# [EXERCISE DIRECTIONS]
In the listing below, find the line containing "obj.matrix_world = world" and the line containing "depsgraph = bpy.context.evaluated_depsgraph_get()". Repeat exactly those two lines and every line between them, nothing more.

# [DATA SEGMENT]

— Start —

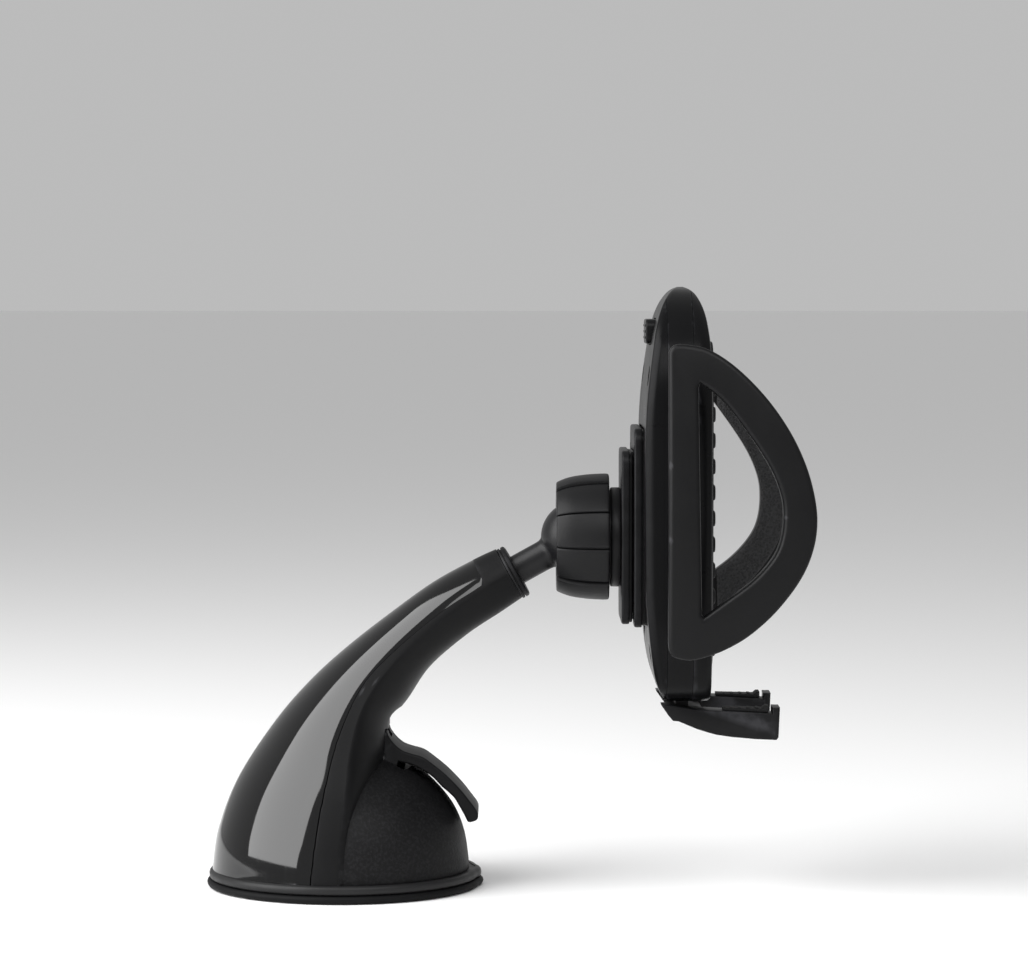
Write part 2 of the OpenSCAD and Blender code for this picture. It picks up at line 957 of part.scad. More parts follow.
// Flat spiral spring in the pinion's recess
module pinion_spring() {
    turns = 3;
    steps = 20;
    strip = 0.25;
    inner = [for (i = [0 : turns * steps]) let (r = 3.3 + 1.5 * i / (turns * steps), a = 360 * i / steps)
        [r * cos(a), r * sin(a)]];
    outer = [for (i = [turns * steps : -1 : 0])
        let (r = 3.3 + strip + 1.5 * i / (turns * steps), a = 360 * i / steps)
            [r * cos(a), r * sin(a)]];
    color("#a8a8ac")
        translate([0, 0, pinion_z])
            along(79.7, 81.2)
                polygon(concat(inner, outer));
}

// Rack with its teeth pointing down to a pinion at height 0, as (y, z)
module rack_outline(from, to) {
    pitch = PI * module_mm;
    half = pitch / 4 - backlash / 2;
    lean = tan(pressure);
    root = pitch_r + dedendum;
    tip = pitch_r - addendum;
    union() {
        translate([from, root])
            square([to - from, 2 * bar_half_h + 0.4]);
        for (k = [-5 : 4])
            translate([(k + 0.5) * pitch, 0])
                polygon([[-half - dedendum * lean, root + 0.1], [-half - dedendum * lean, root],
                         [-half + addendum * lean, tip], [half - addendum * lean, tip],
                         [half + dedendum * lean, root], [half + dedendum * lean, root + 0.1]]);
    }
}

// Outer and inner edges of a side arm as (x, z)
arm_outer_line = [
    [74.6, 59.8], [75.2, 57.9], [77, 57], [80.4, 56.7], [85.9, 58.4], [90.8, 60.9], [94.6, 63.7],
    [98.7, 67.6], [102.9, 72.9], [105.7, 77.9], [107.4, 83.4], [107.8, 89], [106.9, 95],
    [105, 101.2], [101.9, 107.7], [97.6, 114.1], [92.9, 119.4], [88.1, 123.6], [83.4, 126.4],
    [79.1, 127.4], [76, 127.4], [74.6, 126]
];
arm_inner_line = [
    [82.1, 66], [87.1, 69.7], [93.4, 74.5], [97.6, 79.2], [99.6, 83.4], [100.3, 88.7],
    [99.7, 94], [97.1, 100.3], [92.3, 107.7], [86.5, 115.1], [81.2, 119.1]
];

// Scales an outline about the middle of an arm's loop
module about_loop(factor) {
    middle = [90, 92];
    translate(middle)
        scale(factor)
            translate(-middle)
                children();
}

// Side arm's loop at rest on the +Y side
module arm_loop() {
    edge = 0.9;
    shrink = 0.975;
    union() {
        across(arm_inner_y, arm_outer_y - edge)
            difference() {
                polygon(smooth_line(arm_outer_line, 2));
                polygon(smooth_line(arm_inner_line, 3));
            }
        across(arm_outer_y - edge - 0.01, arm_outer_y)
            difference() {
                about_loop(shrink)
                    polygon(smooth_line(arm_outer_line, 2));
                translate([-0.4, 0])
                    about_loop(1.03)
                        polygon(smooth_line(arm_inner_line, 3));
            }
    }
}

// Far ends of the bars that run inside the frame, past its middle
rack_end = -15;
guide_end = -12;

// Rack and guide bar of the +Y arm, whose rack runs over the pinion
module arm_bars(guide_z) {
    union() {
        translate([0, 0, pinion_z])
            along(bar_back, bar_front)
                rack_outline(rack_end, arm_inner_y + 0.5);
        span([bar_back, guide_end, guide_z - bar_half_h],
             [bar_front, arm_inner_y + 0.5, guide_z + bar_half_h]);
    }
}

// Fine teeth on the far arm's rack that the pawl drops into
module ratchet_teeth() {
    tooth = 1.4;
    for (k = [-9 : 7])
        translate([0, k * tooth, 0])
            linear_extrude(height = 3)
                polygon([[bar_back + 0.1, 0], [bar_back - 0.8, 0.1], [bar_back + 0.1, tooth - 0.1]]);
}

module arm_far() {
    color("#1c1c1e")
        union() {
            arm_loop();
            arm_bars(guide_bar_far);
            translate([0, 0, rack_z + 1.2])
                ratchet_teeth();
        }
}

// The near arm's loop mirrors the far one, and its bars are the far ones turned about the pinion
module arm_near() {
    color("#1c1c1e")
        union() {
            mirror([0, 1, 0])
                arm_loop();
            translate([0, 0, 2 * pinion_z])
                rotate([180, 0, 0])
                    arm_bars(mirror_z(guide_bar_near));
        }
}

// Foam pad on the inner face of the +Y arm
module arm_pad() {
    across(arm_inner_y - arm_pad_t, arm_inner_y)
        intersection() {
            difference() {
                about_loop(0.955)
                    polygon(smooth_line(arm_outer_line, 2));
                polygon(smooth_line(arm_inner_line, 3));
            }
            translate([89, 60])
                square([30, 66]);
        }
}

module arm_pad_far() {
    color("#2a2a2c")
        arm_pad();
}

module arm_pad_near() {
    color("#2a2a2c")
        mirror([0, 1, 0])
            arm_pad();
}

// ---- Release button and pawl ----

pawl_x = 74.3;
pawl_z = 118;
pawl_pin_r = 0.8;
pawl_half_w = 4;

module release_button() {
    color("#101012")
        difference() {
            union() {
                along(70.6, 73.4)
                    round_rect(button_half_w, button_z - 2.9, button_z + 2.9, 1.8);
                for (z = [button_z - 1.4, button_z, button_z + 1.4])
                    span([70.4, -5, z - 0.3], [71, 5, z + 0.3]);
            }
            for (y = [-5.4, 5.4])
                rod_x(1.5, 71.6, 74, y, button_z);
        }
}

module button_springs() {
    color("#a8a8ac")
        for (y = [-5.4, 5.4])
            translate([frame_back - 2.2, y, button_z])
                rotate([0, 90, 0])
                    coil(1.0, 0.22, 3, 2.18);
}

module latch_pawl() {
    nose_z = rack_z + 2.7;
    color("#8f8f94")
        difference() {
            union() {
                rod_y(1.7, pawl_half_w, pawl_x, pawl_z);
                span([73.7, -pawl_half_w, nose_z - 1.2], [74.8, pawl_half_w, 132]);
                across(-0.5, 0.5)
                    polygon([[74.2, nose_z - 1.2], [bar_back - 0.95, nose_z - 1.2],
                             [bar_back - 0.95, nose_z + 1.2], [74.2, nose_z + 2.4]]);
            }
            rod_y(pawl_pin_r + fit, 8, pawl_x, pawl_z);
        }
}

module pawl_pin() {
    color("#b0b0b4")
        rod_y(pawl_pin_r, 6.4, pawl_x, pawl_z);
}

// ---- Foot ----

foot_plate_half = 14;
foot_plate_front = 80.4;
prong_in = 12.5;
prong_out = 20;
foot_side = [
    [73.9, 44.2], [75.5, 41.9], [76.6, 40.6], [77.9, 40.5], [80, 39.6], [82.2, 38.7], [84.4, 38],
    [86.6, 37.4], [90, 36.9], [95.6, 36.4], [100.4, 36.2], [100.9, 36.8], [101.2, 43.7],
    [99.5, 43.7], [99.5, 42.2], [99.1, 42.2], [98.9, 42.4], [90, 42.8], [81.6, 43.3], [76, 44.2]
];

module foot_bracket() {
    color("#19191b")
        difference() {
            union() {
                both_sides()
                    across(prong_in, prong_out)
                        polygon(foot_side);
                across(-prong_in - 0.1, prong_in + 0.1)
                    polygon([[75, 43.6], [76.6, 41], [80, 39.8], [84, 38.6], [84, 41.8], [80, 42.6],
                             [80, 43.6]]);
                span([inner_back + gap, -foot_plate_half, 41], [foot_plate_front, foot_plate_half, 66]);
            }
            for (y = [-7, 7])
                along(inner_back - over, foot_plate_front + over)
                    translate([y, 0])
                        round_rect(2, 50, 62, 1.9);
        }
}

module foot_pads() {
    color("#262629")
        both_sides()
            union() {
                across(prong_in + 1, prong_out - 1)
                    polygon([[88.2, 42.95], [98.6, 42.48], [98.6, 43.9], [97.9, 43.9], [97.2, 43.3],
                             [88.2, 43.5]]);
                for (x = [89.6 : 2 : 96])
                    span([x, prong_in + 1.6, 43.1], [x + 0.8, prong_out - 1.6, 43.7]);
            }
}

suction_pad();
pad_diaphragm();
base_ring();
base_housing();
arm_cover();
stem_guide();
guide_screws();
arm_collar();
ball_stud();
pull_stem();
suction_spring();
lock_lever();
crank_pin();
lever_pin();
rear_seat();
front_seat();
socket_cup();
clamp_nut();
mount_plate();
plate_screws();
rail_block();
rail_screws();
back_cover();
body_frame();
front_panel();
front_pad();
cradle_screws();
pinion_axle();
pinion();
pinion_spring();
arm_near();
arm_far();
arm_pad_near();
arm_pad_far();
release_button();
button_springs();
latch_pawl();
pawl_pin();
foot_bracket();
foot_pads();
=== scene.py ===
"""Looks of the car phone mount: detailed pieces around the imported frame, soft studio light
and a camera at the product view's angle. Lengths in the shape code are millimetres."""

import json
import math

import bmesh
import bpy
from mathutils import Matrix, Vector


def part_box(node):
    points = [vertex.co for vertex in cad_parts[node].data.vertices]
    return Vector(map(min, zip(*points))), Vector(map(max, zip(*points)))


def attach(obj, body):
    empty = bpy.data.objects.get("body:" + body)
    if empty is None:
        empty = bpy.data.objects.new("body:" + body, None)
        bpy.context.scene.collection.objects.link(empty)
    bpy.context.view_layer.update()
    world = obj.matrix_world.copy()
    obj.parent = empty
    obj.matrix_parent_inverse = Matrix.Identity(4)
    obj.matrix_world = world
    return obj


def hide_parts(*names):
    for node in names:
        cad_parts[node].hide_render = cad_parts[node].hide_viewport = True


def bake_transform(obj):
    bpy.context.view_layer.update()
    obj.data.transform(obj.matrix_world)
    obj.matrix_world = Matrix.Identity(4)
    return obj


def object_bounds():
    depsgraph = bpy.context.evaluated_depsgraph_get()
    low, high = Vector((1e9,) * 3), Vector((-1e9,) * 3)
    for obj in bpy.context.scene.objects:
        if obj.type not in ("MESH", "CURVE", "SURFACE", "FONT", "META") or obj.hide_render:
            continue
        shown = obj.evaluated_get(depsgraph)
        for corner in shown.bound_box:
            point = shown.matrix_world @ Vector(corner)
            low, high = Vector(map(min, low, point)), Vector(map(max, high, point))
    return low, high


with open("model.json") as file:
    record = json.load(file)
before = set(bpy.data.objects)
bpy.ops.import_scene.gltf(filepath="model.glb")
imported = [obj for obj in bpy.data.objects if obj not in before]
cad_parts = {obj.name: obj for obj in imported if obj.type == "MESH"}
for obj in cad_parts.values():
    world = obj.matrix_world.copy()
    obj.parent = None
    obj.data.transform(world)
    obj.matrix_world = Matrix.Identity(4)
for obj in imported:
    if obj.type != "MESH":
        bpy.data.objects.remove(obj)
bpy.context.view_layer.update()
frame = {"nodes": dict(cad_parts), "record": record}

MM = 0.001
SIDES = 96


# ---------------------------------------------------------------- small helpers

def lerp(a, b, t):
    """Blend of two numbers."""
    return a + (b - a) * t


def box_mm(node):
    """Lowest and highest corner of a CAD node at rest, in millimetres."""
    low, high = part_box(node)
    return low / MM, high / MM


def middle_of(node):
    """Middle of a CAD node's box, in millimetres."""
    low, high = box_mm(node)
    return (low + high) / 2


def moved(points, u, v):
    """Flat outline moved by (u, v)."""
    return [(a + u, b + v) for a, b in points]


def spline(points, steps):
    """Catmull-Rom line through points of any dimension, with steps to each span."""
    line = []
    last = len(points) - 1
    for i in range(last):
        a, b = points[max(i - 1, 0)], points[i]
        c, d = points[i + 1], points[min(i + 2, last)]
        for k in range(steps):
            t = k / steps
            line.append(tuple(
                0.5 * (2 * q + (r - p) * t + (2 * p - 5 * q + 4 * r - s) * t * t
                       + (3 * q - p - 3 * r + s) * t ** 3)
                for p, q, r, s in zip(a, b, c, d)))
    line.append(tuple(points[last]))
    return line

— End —

# [WRITTEN ANSWER]
    obj.matrix_world = world
    return obj


def hide_parts(*names):
    for node in names:
        cad_parts[node].hide_render = cad_parts[node].hide_viewport = True


def bake_transform(obj):
    bpy.context.view_layer.update()
    obj.data.transform(obj.matrix_world)
    obj.matrix_world = Matrix.Identity(4)
    return obj


def object_bounds():
    depsgraph = bpy.context.evaluated_depsgraph_get()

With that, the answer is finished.